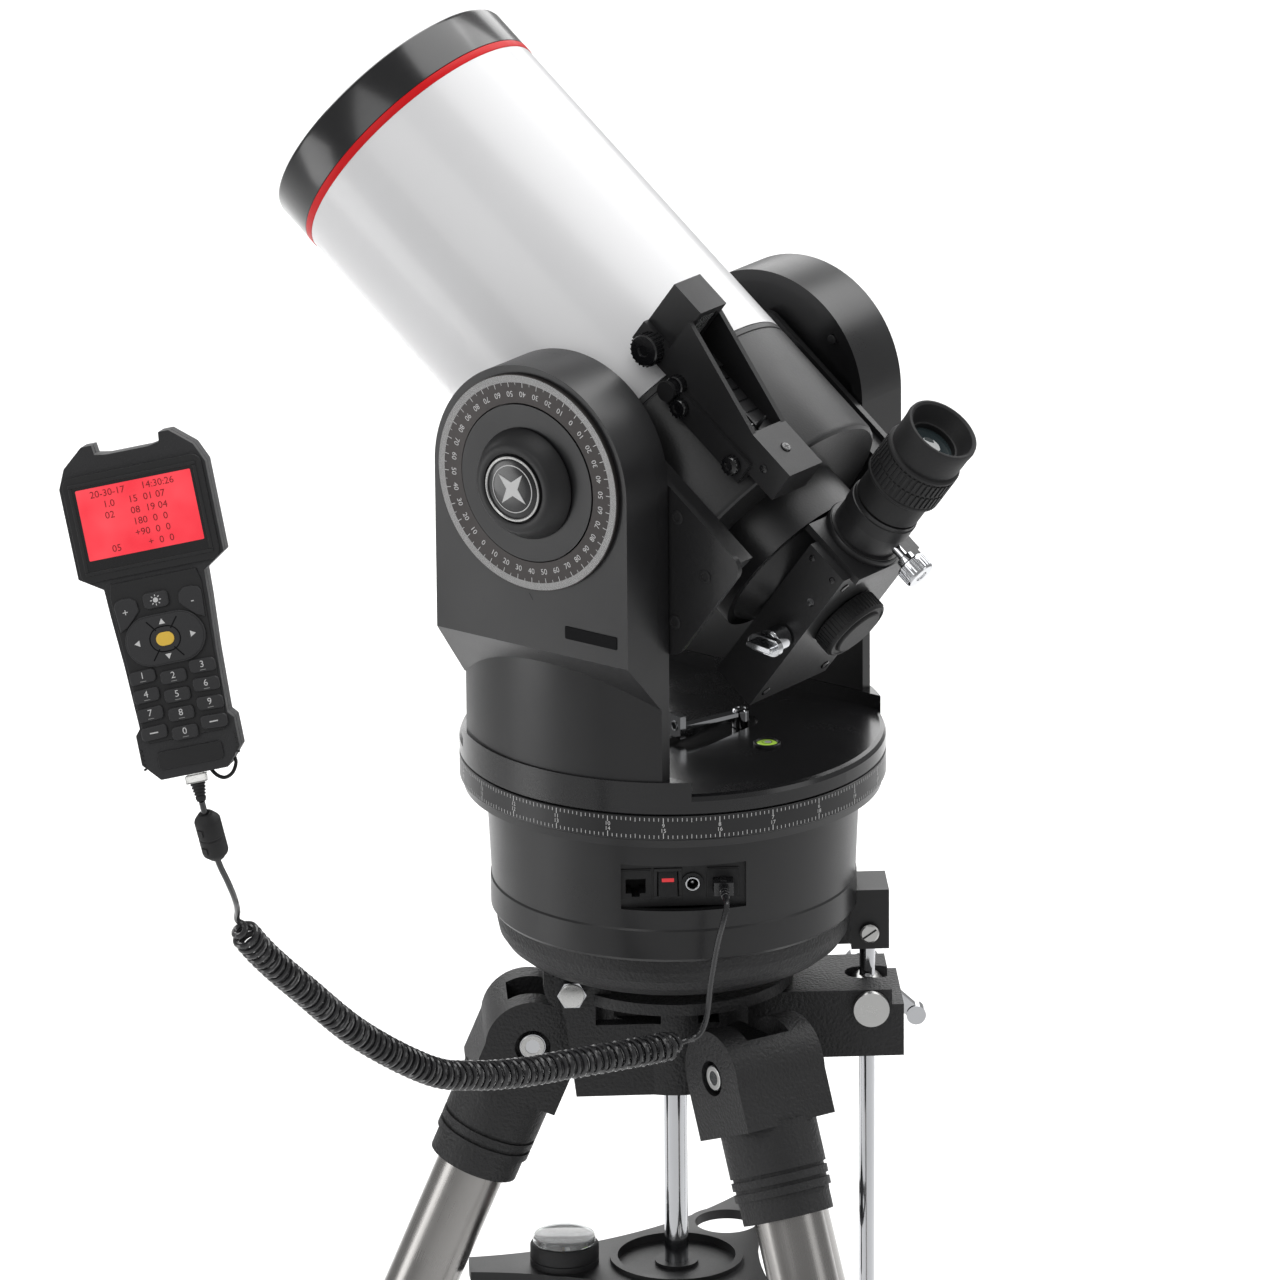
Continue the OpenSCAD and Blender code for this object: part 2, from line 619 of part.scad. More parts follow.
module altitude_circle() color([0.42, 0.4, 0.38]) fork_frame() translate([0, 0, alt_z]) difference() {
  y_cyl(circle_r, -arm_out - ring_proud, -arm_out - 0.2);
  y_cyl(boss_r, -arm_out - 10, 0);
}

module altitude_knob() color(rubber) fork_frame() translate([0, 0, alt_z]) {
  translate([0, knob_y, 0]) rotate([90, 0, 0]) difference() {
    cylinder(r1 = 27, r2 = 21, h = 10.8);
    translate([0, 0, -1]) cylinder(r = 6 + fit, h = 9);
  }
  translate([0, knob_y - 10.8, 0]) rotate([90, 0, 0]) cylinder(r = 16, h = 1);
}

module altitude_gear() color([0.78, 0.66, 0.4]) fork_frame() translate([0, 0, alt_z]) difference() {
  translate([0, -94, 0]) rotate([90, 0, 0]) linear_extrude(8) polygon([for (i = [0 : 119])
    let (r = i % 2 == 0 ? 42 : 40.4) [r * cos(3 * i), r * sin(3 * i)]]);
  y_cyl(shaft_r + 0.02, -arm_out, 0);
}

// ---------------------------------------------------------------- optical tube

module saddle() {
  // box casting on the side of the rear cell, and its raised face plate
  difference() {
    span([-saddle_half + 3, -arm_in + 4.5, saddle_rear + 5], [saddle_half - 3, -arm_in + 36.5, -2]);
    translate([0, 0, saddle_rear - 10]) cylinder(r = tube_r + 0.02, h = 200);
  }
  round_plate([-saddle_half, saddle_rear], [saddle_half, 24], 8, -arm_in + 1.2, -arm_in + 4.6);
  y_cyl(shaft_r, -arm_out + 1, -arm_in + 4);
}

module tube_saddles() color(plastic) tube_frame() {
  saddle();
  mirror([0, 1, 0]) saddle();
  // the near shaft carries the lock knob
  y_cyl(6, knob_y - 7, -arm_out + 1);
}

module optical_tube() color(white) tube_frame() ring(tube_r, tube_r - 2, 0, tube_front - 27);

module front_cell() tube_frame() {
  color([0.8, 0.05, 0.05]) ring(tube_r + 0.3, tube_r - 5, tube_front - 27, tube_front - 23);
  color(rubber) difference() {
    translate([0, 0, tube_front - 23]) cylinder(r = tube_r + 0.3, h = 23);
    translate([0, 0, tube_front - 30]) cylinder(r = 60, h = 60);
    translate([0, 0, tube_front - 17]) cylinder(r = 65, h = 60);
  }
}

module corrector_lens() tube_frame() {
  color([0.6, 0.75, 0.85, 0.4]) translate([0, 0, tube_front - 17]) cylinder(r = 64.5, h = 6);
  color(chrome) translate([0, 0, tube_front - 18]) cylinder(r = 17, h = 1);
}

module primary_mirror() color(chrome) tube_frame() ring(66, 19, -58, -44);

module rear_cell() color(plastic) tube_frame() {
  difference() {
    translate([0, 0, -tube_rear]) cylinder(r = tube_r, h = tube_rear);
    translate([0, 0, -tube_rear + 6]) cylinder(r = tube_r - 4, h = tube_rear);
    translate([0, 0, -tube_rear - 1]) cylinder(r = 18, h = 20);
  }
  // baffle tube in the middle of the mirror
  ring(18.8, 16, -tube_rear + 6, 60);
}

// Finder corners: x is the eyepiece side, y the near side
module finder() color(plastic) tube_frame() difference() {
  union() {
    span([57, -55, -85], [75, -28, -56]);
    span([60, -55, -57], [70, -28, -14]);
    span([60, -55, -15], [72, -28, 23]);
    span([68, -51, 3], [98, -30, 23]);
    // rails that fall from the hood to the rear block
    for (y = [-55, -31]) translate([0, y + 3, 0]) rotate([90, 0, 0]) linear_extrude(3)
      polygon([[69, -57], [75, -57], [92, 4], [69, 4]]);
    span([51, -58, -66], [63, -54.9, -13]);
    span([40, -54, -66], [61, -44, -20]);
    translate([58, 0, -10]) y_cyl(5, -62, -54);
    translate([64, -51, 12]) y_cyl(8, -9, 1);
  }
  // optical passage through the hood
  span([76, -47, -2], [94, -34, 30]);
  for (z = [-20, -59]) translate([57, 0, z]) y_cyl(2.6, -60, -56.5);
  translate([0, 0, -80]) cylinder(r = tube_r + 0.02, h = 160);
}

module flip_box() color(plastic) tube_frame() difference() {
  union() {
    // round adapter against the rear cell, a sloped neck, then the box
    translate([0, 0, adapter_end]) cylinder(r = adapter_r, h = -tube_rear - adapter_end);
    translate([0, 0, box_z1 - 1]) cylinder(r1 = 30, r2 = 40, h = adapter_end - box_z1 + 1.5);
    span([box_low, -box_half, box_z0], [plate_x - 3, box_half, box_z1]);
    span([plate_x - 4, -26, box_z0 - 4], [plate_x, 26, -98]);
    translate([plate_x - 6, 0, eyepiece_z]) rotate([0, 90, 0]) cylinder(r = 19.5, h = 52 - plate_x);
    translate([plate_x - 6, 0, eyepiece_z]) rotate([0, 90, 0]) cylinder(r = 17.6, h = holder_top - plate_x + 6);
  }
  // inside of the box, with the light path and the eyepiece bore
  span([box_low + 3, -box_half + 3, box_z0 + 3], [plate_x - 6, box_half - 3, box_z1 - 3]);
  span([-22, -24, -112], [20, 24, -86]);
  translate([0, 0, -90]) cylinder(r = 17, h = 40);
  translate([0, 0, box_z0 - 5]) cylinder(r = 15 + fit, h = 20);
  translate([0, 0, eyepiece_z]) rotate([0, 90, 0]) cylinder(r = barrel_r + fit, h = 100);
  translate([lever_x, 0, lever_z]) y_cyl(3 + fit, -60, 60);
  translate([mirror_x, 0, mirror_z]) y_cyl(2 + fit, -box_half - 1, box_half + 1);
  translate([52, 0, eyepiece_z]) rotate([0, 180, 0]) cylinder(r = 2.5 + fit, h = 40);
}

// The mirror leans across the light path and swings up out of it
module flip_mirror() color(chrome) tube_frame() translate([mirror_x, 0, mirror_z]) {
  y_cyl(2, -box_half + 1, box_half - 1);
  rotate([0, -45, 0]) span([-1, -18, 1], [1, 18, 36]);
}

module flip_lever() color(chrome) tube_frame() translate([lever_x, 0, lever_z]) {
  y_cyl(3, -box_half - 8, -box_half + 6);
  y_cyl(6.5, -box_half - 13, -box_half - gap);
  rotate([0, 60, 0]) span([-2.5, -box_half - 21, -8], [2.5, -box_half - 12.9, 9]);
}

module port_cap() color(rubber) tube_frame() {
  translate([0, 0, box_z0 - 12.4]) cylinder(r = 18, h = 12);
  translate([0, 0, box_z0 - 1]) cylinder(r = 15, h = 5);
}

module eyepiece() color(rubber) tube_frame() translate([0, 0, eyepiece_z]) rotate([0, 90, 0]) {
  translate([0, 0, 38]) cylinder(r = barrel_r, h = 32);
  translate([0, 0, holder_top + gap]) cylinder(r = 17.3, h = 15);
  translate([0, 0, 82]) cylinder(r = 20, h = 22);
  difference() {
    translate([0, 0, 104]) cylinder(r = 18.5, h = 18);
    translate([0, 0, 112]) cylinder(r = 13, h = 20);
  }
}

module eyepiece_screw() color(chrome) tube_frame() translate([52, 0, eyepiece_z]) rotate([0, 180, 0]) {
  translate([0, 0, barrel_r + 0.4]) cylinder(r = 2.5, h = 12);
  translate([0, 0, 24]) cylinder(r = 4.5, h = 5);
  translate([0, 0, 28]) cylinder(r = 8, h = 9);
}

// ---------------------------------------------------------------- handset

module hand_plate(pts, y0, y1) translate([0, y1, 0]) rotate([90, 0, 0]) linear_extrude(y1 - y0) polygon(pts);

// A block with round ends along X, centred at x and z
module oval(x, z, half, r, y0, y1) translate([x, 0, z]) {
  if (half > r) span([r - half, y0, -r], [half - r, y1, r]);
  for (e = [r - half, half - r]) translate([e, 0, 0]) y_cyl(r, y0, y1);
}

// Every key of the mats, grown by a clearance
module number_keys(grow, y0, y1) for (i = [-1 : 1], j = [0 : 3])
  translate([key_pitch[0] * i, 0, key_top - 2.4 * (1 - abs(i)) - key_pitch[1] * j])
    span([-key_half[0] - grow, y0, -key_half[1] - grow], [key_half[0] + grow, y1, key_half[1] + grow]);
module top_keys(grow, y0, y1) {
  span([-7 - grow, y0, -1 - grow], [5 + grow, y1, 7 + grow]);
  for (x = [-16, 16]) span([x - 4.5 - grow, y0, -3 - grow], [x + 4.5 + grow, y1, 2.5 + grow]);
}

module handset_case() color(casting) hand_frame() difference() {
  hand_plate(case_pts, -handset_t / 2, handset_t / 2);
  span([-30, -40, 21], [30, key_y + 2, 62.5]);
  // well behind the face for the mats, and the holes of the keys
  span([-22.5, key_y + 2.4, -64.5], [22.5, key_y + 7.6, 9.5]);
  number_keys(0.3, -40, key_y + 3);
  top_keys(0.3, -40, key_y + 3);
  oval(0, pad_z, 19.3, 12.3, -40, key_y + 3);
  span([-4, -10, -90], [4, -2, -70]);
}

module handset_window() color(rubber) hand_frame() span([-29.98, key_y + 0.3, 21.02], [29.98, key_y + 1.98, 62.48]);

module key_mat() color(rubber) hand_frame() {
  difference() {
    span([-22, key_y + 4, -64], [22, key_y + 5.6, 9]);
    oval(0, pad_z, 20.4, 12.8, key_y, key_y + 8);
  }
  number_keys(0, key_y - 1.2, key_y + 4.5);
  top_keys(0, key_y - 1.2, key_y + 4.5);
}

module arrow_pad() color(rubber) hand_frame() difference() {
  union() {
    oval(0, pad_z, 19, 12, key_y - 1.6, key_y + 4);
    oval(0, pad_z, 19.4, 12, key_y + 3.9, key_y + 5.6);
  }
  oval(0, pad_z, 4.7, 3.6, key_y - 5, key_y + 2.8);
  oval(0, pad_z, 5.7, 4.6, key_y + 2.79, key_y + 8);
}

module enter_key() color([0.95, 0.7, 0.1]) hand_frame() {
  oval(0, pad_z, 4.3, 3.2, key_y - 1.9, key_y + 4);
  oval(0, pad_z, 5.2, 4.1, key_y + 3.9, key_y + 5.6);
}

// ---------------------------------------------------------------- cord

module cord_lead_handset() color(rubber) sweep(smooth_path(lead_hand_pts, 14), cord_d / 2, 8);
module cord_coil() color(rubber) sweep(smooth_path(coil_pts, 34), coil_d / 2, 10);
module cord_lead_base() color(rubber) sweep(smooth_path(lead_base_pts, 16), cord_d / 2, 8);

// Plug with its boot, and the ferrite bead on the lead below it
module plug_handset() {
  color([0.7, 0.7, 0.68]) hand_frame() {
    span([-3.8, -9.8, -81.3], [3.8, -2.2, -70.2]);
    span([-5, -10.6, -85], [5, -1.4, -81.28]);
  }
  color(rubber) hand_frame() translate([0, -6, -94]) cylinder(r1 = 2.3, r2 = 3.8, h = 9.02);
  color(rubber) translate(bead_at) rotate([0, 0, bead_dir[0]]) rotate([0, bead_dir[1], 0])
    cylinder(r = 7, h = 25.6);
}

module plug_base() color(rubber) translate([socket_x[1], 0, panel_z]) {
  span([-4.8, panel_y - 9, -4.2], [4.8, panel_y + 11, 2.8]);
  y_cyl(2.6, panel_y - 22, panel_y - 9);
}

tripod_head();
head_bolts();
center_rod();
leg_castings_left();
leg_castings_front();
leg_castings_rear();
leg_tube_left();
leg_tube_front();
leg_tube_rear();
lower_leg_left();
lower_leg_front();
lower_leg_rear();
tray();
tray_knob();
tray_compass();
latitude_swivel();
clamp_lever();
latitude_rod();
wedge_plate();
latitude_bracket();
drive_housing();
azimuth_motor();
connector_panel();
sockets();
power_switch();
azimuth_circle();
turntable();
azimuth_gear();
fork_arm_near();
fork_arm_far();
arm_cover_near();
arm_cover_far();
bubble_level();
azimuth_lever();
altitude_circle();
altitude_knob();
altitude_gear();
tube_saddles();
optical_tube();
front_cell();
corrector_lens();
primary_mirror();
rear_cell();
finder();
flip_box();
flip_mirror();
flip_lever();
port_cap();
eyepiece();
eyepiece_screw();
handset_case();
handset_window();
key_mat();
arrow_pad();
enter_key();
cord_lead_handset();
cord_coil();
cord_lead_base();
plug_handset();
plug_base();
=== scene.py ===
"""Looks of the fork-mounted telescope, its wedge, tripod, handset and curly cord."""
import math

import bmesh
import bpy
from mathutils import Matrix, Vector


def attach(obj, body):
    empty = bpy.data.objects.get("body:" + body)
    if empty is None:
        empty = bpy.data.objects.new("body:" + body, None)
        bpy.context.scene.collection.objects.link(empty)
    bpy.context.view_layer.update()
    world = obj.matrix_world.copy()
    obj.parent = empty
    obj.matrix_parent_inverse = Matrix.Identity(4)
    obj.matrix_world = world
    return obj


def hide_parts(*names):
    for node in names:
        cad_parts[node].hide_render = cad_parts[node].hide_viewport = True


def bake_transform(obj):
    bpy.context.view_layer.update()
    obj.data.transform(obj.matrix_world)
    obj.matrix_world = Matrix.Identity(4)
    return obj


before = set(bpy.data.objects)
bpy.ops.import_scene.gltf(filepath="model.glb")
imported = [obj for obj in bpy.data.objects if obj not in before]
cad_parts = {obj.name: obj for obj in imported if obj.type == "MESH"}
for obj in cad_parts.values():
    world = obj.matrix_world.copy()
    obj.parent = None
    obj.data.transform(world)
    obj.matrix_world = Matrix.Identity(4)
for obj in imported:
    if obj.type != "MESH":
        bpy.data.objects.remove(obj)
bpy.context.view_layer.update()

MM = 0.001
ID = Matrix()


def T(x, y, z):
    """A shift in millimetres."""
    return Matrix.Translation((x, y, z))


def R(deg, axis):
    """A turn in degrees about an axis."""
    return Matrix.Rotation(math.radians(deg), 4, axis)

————

Exercise details:
The lines to reproduce run from the one that contains "obj.matrix_parent_inverse = Matrix.Identity(4)" through the last line above; copy them exactly.

Exercise response:
    obj.matrix_parent_inverse = Matrix.Identity(4)
    obj.matrix_world = world
    return obj


def hide_parts(*names):
    for node in names:
        cad_parts[node].hide_render = cad_parts[node].hide_viewport = True


def bake_transform(obj):
    bpy.context.view_layer.update()
    obj.data.transform(obj.matrix_world)
    obj.matrix_world = Matrix.Identity(4)
    return obj


before = set(bpy.data.objects)
bpy.ops.import_scene.gltf(filepath="model.glb")
imported = [obj for obj in bpy.data.objects if obj not in before]
cad_parts = {obj.name: obj for obj in imported if obj.type == "MESH"}
for obj in cad_parts.values():
    world = obj.matrix_world.copy()
    obj.parent = None
    obj.data.transform(world)
    obj.matrix_world = Matrix.Identity(4)
for obj in imported:
    if obj.type != "MESH":
        bpy.data.objects.remove(obj)
bpy.context.view_layer.update()

MM = 0.001
ID = Matrix()


def T(x, y, z):
    """A shift in millimetres."""
    return Matrix.Translation((x, y, z))


def R(deg, axis):
    """A turn in degrees about an axis."""
    return Matrix.Rotation(math.radians(deg), 4, axis)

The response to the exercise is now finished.